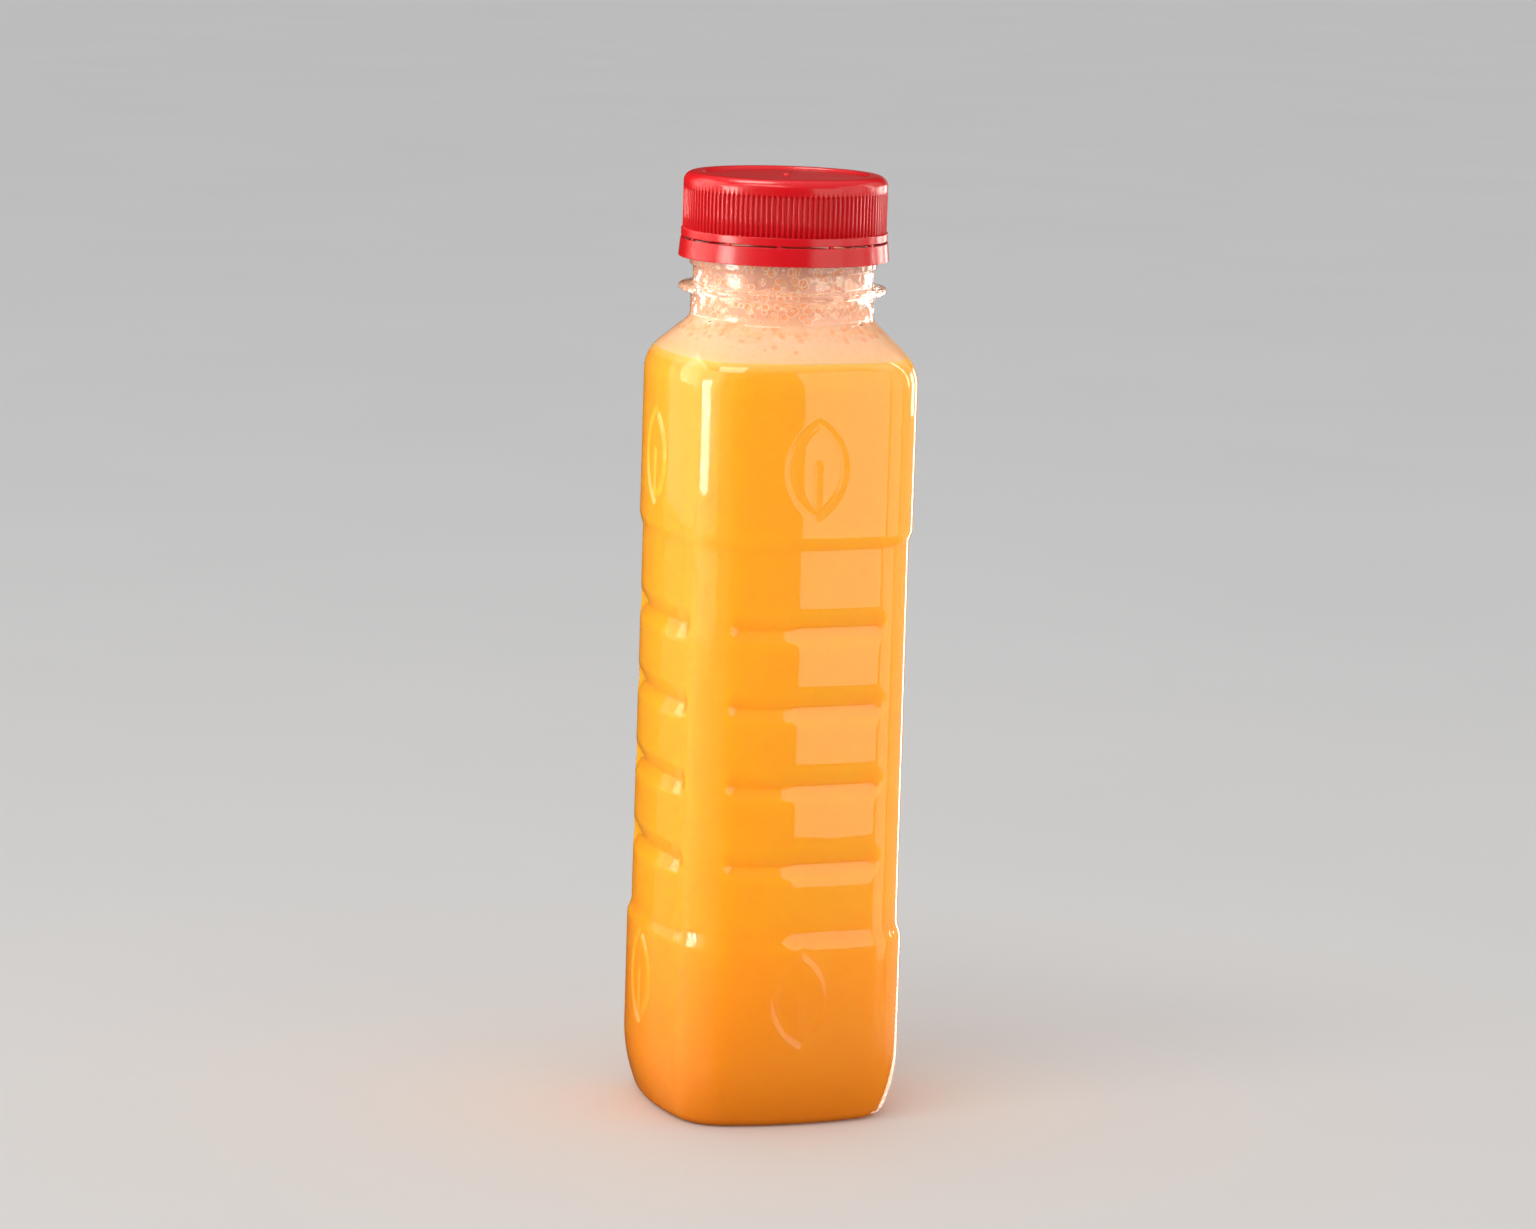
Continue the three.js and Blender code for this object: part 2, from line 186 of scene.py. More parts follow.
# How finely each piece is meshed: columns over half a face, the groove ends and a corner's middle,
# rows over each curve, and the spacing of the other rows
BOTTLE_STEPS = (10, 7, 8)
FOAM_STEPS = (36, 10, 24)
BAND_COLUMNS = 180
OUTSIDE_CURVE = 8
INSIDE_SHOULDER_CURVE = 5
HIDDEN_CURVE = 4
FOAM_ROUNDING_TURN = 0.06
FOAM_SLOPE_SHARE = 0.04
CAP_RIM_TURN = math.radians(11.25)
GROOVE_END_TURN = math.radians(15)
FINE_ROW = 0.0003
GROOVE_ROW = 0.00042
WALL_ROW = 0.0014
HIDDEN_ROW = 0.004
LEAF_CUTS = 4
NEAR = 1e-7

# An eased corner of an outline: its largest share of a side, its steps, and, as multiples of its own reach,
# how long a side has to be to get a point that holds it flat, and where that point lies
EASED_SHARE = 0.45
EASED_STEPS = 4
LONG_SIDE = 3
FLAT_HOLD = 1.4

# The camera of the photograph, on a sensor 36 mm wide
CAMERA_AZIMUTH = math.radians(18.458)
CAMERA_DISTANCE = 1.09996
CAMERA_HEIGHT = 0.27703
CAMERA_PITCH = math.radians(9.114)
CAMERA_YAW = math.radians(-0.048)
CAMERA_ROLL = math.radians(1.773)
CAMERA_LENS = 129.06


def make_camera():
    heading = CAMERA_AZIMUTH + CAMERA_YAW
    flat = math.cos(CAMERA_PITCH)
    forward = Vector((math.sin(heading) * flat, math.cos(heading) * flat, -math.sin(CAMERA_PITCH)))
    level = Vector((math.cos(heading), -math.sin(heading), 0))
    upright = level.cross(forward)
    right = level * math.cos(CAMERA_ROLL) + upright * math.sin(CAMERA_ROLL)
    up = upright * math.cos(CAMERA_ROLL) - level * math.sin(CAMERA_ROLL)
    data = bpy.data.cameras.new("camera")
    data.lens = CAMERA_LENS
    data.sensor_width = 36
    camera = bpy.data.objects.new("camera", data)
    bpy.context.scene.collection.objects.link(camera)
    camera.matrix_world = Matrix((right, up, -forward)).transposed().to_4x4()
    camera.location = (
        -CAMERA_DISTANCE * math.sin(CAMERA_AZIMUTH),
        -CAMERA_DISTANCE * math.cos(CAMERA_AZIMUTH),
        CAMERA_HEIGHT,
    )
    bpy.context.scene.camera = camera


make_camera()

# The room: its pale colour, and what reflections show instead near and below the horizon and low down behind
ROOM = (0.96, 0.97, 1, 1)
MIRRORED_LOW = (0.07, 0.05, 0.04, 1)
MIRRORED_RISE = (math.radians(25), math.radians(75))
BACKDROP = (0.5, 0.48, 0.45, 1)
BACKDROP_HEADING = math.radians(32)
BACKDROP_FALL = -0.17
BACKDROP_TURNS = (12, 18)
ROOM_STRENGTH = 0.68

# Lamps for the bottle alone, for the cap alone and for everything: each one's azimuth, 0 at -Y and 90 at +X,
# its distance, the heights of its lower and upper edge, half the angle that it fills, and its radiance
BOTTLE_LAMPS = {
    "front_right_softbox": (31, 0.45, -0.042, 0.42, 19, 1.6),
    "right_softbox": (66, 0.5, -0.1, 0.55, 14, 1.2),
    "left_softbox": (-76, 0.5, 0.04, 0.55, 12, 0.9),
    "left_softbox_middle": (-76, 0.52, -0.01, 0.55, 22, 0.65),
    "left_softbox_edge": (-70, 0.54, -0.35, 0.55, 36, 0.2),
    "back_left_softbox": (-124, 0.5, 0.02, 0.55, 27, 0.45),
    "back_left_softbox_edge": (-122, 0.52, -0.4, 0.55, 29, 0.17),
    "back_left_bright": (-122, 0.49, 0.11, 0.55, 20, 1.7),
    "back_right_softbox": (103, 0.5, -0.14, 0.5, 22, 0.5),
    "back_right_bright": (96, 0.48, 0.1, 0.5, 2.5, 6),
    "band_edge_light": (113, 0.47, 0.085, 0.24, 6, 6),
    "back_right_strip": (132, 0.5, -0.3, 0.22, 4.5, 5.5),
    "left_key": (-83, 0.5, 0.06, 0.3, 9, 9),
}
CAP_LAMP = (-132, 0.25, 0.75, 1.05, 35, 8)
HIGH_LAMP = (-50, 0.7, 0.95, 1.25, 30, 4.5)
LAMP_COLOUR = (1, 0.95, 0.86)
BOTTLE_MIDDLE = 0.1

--

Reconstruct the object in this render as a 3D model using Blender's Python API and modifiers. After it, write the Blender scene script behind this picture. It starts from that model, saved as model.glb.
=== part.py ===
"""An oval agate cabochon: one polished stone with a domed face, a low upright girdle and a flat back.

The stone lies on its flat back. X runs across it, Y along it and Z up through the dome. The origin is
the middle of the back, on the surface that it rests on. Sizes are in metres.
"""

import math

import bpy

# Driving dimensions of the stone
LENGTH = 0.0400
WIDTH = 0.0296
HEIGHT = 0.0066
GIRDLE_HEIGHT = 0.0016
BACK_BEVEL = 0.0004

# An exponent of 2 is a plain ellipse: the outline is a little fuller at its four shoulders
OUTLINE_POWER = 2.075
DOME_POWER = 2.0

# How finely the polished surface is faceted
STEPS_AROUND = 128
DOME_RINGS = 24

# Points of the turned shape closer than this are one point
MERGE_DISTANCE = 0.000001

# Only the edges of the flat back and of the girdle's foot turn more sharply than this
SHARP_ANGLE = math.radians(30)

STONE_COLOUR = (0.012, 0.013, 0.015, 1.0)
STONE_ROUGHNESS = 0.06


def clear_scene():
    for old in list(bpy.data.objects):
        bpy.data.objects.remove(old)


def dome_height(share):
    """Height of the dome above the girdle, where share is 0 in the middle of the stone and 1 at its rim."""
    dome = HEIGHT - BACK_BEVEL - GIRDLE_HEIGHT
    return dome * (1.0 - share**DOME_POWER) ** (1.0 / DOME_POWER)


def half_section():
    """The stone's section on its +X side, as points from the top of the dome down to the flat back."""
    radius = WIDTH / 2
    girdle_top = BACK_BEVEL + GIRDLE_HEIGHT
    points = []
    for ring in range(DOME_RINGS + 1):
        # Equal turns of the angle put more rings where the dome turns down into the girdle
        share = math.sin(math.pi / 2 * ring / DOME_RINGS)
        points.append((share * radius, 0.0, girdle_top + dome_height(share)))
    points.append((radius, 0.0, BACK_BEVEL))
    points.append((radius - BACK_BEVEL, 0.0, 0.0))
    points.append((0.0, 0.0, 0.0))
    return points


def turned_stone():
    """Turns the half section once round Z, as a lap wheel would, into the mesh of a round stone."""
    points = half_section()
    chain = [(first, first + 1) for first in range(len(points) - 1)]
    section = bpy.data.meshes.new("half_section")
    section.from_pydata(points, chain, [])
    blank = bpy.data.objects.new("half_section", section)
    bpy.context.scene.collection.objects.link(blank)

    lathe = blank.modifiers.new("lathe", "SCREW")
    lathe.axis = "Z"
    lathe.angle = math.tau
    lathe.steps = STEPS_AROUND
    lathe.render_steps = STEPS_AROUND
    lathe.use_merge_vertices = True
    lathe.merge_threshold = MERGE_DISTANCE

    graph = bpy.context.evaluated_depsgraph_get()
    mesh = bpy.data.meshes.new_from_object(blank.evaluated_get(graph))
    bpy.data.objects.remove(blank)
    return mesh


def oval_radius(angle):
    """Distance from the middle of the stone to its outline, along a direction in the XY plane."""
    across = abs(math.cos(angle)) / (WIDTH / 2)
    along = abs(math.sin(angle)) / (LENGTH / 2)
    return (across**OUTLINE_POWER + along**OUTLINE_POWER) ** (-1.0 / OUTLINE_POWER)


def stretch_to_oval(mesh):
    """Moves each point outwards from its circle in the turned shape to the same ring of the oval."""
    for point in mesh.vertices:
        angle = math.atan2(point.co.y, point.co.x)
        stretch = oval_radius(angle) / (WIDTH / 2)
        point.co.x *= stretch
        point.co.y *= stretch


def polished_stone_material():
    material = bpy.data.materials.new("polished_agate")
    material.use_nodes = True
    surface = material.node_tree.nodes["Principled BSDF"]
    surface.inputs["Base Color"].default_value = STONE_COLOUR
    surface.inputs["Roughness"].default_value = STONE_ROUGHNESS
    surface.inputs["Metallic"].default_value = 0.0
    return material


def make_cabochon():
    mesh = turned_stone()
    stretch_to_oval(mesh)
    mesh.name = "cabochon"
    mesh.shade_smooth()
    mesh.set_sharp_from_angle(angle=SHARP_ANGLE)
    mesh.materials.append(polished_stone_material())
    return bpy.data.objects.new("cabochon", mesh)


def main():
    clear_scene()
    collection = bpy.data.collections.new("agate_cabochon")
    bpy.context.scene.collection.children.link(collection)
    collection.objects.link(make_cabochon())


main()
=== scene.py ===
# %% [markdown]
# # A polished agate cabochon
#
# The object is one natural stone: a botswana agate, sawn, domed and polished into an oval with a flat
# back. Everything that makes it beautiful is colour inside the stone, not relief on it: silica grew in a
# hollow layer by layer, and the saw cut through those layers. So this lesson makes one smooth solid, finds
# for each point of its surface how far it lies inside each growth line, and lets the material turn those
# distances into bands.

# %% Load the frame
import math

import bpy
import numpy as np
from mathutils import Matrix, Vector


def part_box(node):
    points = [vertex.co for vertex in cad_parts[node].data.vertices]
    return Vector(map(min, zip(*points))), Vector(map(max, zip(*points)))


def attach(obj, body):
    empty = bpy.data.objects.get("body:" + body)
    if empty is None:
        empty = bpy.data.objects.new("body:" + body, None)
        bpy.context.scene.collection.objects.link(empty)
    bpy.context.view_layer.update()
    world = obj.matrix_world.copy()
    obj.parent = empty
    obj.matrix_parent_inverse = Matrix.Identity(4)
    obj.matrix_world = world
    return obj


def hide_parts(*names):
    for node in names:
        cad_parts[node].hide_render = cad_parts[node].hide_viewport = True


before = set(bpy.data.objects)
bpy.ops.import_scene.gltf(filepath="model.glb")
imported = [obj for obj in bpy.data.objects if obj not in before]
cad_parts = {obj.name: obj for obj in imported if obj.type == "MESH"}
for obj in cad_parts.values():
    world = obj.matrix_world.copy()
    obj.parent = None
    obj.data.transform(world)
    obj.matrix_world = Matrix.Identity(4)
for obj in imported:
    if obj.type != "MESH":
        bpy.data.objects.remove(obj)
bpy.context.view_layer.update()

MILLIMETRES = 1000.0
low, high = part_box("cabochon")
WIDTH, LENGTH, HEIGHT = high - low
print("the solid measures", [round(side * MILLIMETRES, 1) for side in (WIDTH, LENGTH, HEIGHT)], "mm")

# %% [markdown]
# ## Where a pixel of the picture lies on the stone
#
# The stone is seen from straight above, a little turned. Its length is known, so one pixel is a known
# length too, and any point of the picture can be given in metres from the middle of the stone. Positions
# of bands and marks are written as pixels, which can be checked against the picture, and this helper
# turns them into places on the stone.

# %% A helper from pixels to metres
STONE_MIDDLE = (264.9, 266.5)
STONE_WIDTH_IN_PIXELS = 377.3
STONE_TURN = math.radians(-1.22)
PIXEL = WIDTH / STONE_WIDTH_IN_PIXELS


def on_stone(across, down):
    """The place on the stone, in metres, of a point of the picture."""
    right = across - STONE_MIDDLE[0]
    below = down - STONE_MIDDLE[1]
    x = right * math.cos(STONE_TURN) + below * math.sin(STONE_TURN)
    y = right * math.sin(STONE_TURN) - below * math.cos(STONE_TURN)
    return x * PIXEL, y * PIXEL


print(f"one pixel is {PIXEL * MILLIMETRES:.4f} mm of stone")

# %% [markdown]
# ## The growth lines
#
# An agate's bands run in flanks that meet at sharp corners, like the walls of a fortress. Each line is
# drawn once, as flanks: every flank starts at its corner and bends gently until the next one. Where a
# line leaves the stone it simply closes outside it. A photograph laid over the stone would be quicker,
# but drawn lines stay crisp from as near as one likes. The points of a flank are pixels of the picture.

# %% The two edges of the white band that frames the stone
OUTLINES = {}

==

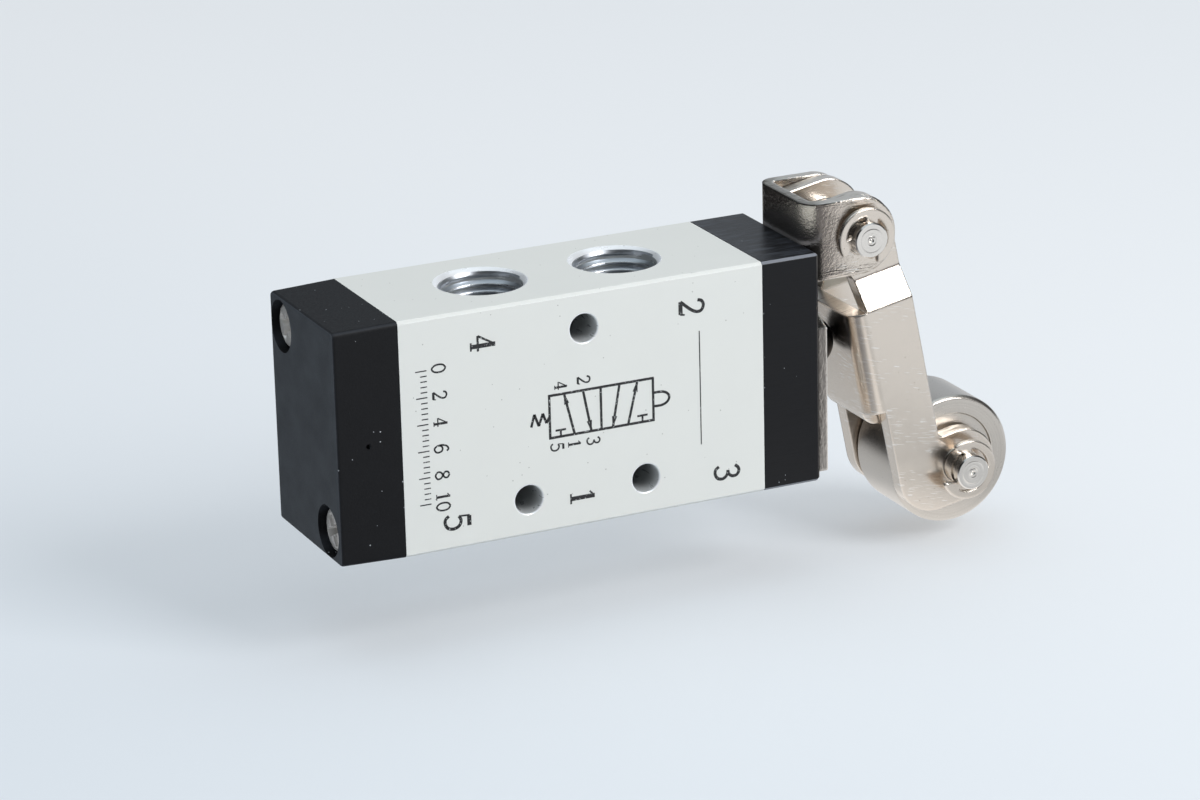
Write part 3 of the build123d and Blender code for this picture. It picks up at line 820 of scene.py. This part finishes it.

PROBLEM DETAILS: The lines to extract from the data above begin with the line containing "mesh.shade_smooth()" and end with the line containing "bpy.data.objects.remove(obj)". Extract them exactly, including both.

EXERCISE SOLUTION:
    mesh.shade_smooth()
    mesh.set_sharp_from_angle(angle=SHARP_ANGLE)
    mesh.materials.append(polished_stone_material())
    return bpy.data.objects.new("cabochon", mesh)


def main():
    clear_scene()
    collection = bpy.data.collections.new("agate_cabochon")
    bpy.context.scene.collection.children.link(collection)
    collection.objects.link(make_cabochon())


main()
=== scene.py ===
# %% [markdown]
# # A polished agate cabochon
#
# The object is one natural stone: a botswana agate, sawn, domed and polished into an oval with a flat
# back. Everything that makes it beautiful is colour inside the stone, not relief on it: silica grew in a
# hollow layer by layer, and the saw cut through those layers. So this lesson makes one smooth solid, finds
# for each point of its surface how far it lies inside each growth line, and lets the material turn those
# distances into bands.

# %% Load the frame
import math

import bpy
import numpy as np
from mathutils import Matrix, Vector


def part_box(node):
    points = [vertex.co for vertex in cad_parts[node].data.vertices]
    return Vector(map(min, zip(*points))), Vector(map(max, zip(*points)))


def attach(obj, body):
    empty = bpy.data.objects.get("body:" + body)
    if empty is None:
        empty = bpy.data.objects.new("body:" + body, None)
        bpy.context.scene.collection.objects.link(empty)
    bpy.context.view_layer.update()
    world = obj.matrix_world.copy()
    obj.parent = empty
    obj.matrix_parent_inverse = Matrix.Identity(4)
    obj.matrix_world = world
    return obj


def hide_parts(*names):
    for node in names:
        cad_parts[node].hide_render = cad_parts[node].hide_viewport = True


before = set(bpy.data.objects)
bpy.ops.import_scene.gltf(filepath="model.glb")
imported = [obj for obj in bpy.data.objects if obj not in before]
cad_parts = {obj.name: obj for obj in imported if obj.type == "MESH"}
for obj in cad_parts.values():
    world = obj.matrix_world.copy()
    obj.parent = None
    obj.data.transform(world)
    obj.matrix_world = Matrix.Identity(4)
for obj in imported:
    if obj.type != "MESH":
        bpy.data.objects.remove(obj)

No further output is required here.